Voltando à trincheira, onde os canhões eram a temível arma operada pelos predadores inimigos, a prosaica visão de destruição era assanhadamente respondida pelos terríveis predadores endiabradamente agarrados às suas metralhadoras.
E não menos arrepiante (a minha especialidade) "The Germans introduced poison gas; it soon became used by both sides. Its effects were brutal, causing slow and painful death, and poison gas became one of the most-feared and best-remembered horrors of the war."
Se fossem só os canhões... http://www.youtube.com/watch?v=1N5SK1ysBvg&feature=related
A fechar (em virtude do horário), no hino os canhões foram um inocente remendo, pois os reais predadores seriam os Bretões!
PS - Registem os dicionários mais ou menos ilustrações acerca do acerto de dadas palavras/expressões, nunca ajudarão a tornar o preto menos preto, cinzento... quase branco. Talvez a jurisprudência possa ajudar a inocentar um criminoso, mas um predador não é símbolo de destruição ao nível duma guerra mundial. A esses canhões chame-se-lhes devastadores, demolidores, arrasadores...
em "A oeste nada de novo", Erich Maria Remarque oferece um episódio em que se combinam os cigarros e a artilharia - interessante para todo o entendedor mesmo além de qualquer palavra de qualquer dicionário ou mesmo de fugazes (mas necessárias, prazenteiras e, muitas vezes, proveitosas) consultas na internet
mas é forçoso concordar que não temos que abandonar as cores do arco íris lá porque vemos um dicionário em que só há preto...

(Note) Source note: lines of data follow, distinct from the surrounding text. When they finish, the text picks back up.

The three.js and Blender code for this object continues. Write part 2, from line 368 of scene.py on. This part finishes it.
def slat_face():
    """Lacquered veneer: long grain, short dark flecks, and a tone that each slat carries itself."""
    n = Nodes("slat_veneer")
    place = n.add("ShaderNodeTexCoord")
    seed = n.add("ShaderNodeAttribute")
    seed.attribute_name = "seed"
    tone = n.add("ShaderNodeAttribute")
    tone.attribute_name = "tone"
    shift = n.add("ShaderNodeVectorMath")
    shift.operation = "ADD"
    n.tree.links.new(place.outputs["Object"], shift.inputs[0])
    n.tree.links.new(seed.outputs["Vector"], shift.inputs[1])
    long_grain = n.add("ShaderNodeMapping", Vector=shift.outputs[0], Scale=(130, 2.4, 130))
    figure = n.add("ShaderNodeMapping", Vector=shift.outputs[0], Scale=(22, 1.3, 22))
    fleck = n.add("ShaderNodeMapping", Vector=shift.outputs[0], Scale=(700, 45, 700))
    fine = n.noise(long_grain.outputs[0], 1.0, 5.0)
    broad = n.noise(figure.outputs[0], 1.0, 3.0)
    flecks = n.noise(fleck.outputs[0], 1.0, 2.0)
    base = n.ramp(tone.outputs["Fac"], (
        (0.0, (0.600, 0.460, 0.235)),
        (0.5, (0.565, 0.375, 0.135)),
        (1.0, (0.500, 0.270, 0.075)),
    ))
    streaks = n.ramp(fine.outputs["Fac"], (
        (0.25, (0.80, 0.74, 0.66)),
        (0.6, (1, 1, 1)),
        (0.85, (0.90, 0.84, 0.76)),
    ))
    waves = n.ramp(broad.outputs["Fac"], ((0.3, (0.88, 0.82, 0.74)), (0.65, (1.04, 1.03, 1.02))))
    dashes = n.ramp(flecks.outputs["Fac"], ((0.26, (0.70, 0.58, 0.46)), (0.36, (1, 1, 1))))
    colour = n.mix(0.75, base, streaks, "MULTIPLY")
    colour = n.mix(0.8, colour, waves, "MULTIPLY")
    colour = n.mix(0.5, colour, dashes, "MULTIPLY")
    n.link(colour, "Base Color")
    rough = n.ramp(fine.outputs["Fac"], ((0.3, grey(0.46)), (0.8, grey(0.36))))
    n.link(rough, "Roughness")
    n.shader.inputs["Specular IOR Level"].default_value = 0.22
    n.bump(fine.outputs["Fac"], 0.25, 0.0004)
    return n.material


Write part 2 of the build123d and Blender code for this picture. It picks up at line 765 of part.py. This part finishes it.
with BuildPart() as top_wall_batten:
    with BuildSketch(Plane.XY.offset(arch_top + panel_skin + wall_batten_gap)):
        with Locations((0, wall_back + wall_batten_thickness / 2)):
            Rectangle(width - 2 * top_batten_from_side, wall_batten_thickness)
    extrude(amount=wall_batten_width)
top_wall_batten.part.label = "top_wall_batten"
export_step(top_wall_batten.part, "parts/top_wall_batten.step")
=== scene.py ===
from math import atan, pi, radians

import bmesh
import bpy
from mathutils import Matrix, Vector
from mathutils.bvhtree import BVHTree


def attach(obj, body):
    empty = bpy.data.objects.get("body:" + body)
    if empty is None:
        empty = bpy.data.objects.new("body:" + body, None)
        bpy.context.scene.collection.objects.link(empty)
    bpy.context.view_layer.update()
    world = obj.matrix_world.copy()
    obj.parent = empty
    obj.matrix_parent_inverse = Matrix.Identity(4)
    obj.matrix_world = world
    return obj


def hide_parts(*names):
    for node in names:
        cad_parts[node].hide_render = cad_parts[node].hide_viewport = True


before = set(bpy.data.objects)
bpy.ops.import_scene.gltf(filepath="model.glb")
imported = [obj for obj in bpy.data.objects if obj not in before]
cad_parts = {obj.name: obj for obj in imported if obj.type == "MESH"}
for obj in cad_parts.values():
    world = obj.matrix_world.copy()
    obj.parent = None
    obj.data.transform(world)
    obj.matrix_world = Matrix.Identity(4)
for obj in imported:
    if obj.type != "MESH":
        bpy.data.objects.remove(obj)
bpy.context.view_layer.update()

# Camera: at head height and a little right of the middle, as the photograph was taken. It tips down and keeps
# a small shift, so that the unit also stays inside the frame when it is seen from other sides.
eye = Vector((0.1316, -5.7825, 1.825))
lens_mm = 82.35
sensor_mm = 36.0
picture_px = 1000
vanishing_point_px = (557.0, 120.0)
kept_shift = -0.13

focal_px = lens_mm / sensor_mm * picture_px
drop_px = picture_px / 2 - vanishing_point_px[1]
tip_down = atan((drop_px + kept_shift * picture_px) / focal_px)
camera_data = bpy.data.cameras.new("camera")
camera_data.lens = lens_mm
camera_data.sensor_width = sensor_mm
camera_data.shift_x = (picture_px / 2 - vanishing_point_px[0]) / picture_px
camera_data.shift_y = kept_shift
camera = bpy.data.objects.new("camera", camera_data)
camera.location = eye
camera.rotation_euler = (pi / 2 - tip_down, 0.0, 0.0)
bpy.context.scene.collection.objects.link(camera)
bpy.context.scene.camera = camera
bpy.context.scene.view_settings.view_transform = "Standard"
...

já para não falar dos dicionários que deixam preto no branco o sentido de destruição de predador
Filosofia da Linguagem (a filosofia da imprecisão) Uma mulher de 80 anos entra na sala de convívio dos homens do lar de terceira idade. Ergue o punho no ar e anuncia: - Quem adivinhar o que tenho na mão pode fazer sexo comigo esta noite! - Um elefante! – grita um velhote ao fundo da sala. A mulher pensa durante alguns instantes e responde: - Resposta certa!